Because they were not born in the U.S., undocumented immigrants are denied the rights and privileges of U.S. citizens. Immigrants, however, are a part of the U.S. and participate in the country’s social contract. Once here, immigrants constantly interact with American citizens, contribute to the national GDP, and fulfill jobs most Americans do not want but that are nonetheless critical for maintaining our way of life. The labor of undocumented workers has even become crucial in rebuilding areas affected by Hurricane Katrina. Most importantly, immigrants are human beings and are thus entitled to basic human rights.
But let us abandon these philosophical arguments and look at the economic facts. Although immigrants send important remittances to Mexico, this figure adds up to roughly 0.3 percent of America’s GDP (which includes remittances to all of Latin America). This is unlikely to have a significant impact on the American economy. On the other hand, these remittances increase the standard of living in Mexico, which, in the long run, reduces immigration.
Moreover, undocumented workers pay sales and property taxes just like American citizens. In addition to paying federal taxes, most undocumented immigrants also contribute billions of dollars to Social Security—a benefit they often cannot later claim due to their lack of appropriate documentation. In short, while immigrants are a fiscal drain in states with large undocumented immigrant populations, they are also net contributors to the federal treasury.

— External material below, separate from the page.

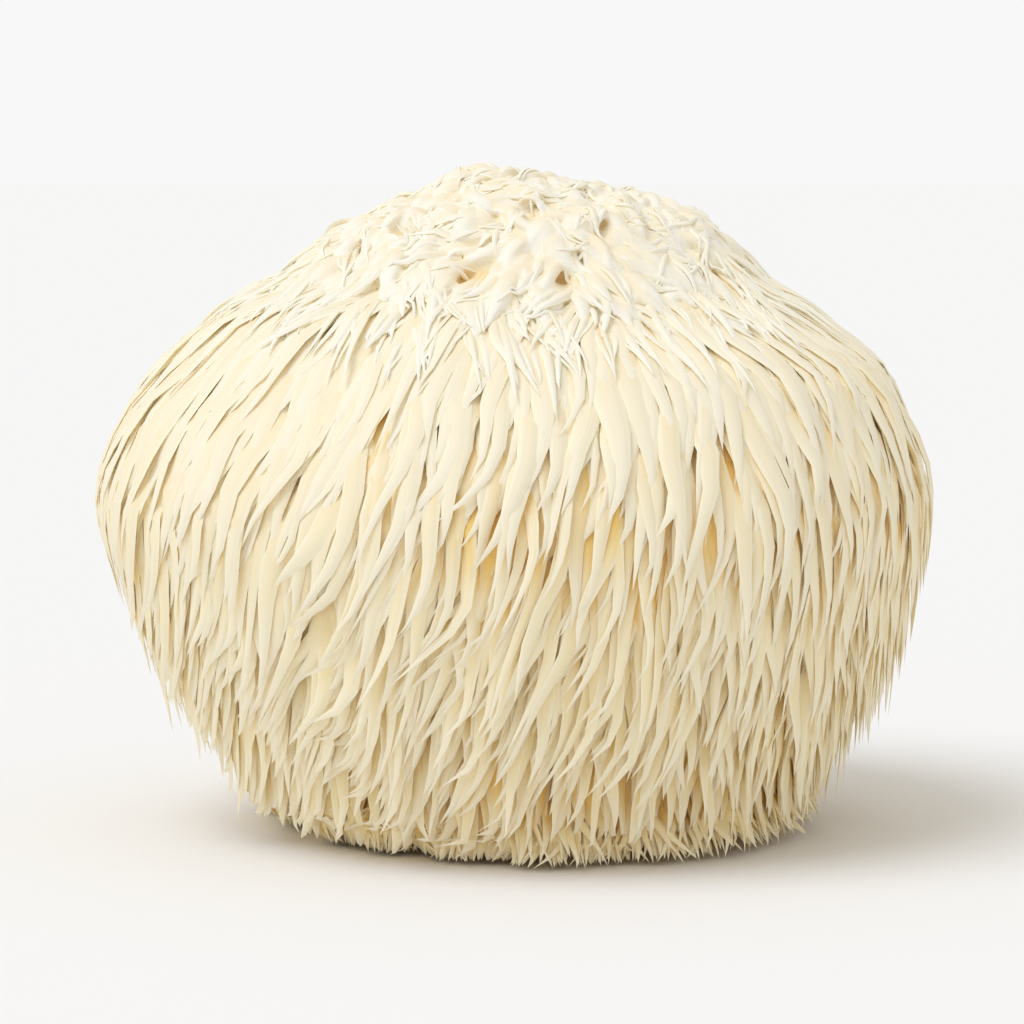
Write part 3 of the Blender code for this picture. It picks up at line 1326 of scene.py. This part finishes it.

Many believe that this “wall” will halt the flow of undocumented Mexicans into the US—but they are wrong. A fence already exists along much of the border, and, despite being increasingly militarized since 1993, there has been no observable decrease in the flow of undocumented workers.
Because the fence will not stop the flow of undocumented immigrants, its construction is purely symbolic. By erecting this fence, the U.S. distances itself from Latin America, shunning and disassociating itself from its neighbors. The fence translates into a slap in the face to all Latin Americans and is a setback to the rapprochement the U.S. and Mexico have experienced in recent years. This symbolic barrier signifies nothing less than xenophobia and ignorance about the socio-cultural history of the U.S. and its Latin American immigrants.
In order to effectively combat undocumented immigration, the U.S. should examine the situation of emigrants within their home countries. America needs to look outside its boundaries and analyze what is forcing people away from their home countries and drawing them here, instead of trying to solve the issue by merely constructing another fence and hoping the problem will go away.
Glenda M. Aldana ’07 is the vice president emeritus of Harvard-Radcliffe RAZA. Marisol Pineda ’08 is the Latinas Unidas education chair. Beatrice Viramontes ’08 is the president of Harvard-Radcliffe RAZA.